> _SUPPLIED DATA_

▼

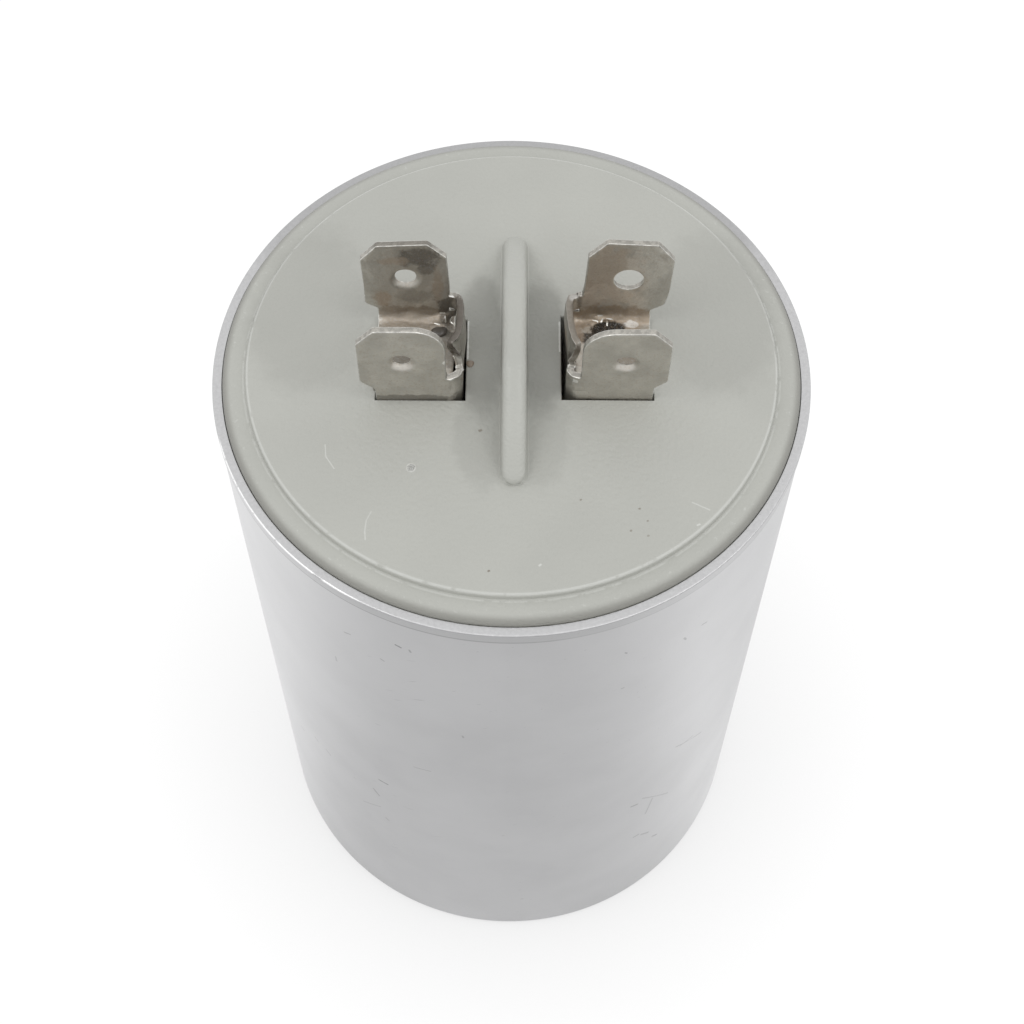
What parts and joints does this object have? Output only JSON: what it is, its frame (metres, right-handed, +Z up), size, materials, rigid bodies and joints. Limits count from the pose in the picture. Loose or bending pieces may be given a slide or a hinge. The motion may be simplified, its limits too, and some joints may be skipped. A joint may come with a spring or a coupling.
{
  "type": "motor run capacitor",
  "caption": "Cylindrical motor run capacitor: aluminium can, plastic lid with a barrier rib and folded double quick-connect terminals.",
  "frame": {"origin": "centre of the can's base, on the surface that the can stands on", "axes": "+Z up along the can's axis, out through the lid; the barrier rib runs along Y and the terminals stand at -X and +X"},
  "size_m": [0.045, 0.045, 0.075],
  "materials": {
    "can_aluminium": "satin drawn aluminium with fine scuffs, bright cut rim",
    "lid_plastic": "moulded grey thermoplastic, satin, lightly scuffed",
    "terminal_metal": "tin-plated sheet, handled and stained",
    "insulator_board": "pressed insulating board",
    "film": "metallised polypropylene film, wound",
    "core_plastic": "extruded polypropylene tube",
    "sprayed_zinc": "sprayed zinc, grainy",
    "wrap_film": "amber polyester wrap",
    "resin": "cast filled resin",
    "copper": "bare copper wire",
    "insulation_blue": "soft extruded insulation",
    "insulation_red": "soft extruded insulation",
    "solder": "set solder"
  },
  "bodies": {
    "root": {"can": "can_aluminium", "base_insulator": "insulator_board", "film_winding": "film", "winding_core": "core_plastic", "end_spray_bottom": "sprayed_zinc", "end_spray_top": "sprayed_zinc", "element_wrap": "wrap_film", "potting_resin": "resin", "lead_left_wire": "copper", "lead_left_insulation": "insulation_blue", "lead_right_wire": "copper", "lead_right_insulation": "insulation_red", "solder_top": "solder", "solder_bottom": "solder", "solder_left": "solder", "solder_right": "solder", "lid": "lid_plastic", "terminal_left": "terminal_metal", "terminal_right": "terminal_metal"}
  },
  "joints": []
}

▲

> _DIRECTION_
Extract all the material, leaving every line as it is.

> _ANSWER TO THIS PROBLEM_
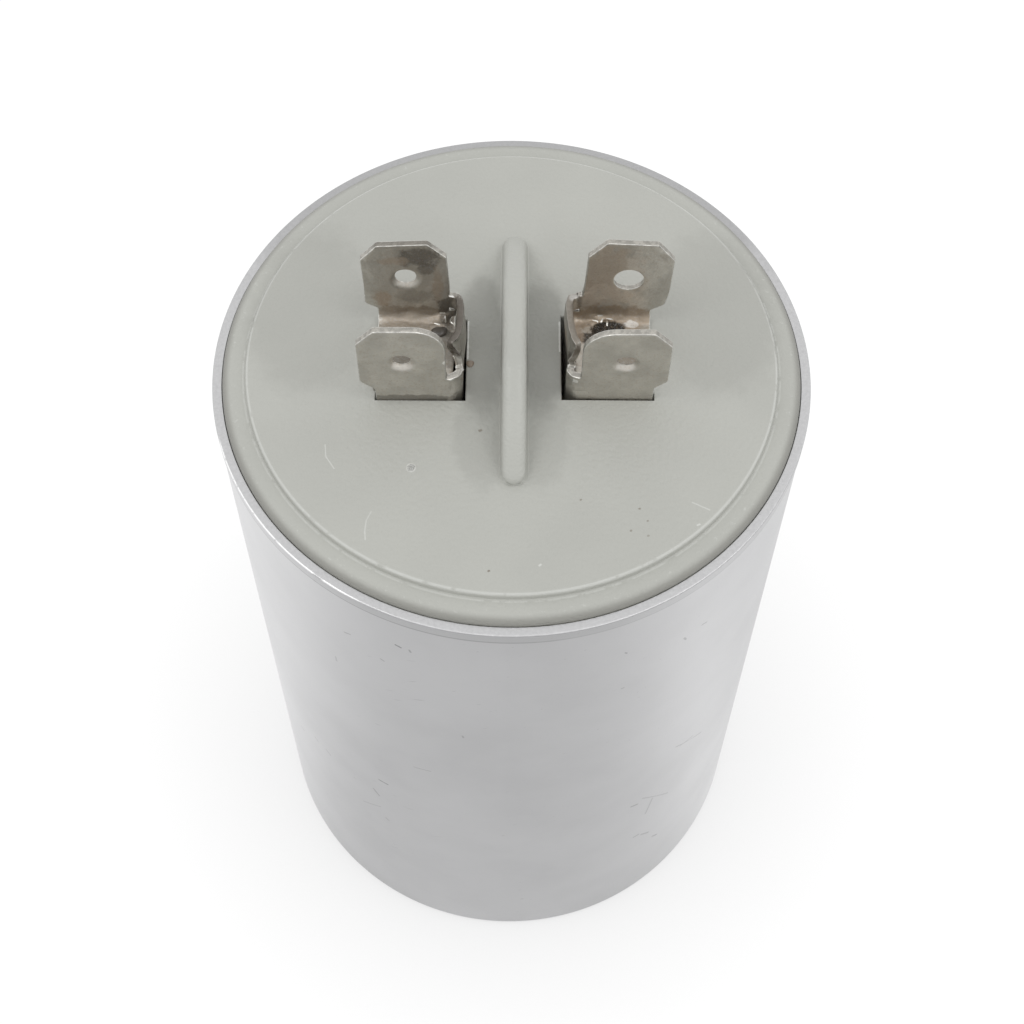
What parts and joints does this object have? Output only JSON: what it is, its frame (metres, right-handed, +Z up), size, materials, rigid bodies and joints. Limits count from the pose in the picture. Loose or bending pieces may be given a slide or a hinge. The motion may be simplified, its limits too, and some joints may be skipped. A joint may come with a spring or a coupling.
{
  "type": "motor run capacitor",
  "caption": "Cylindrical motor run capacitor: aluminium can, plastic lid with a barrier rib and folded double quick-connect terminals.",
  "frame": {"origin": "centre of the can's base, on the surface that the can stands on", "axes": "+Z up along the can's axis, out through the lid; the barrier rib runs along Y and the terminals stand at -X and +X"},
  "size_m": [0.045, 0.045, 0.075],
  "materials": {
    "can_aluminium": "satin drawn aluminium with fine scuffs, bright cut rim",
    "lid_plastic": "moulded grey thermoplastic, satin, lightly scuffed",
    "terminal_metal": "tin-plated sheet, handled and stained",
    "insulator_board": "pressed insulating board",
    "film": "metallised polypropylene film, wound",
    "core_plastic": "extruded polypropylene tube",
    "sprayed_zinc": "sprayed zinc, grainy",
    "wrap_film": "amber polyester wrap",
    "resin": "cast filled resin",
    "copper": "bare copper wire",
    "insulation_blue": "soft extruded insulation",
    "insulation_red": "soft extruded insulation",
    "solder": "set solder"
  },
  "bodies": {
    "root": {"can": "can_aluminium", "base_insulator": "insulator_board", "film_winding": "film", "winding_core": "core_plastic", "end_spray_bottom": "sprayed_zinc", "end_spray_top": "sprayed_zinc", "element_wrap": "wrap_film", "potting_resin": "resin", "lead_left_wire": "copper", "lead_left_insulation": "insulation_blue", "lead_right_wire": "copper", "lead_right_insulation": "insulation_red", "solder_top": "solder", "solder_bottom": "solder", "solder_left": "solder", "solder_right": "solder", "lid": "lid_plastic", "terminal_left": "terminal_metal", "terminal_right": "terminal_metal"}
  },
  "joints": []
}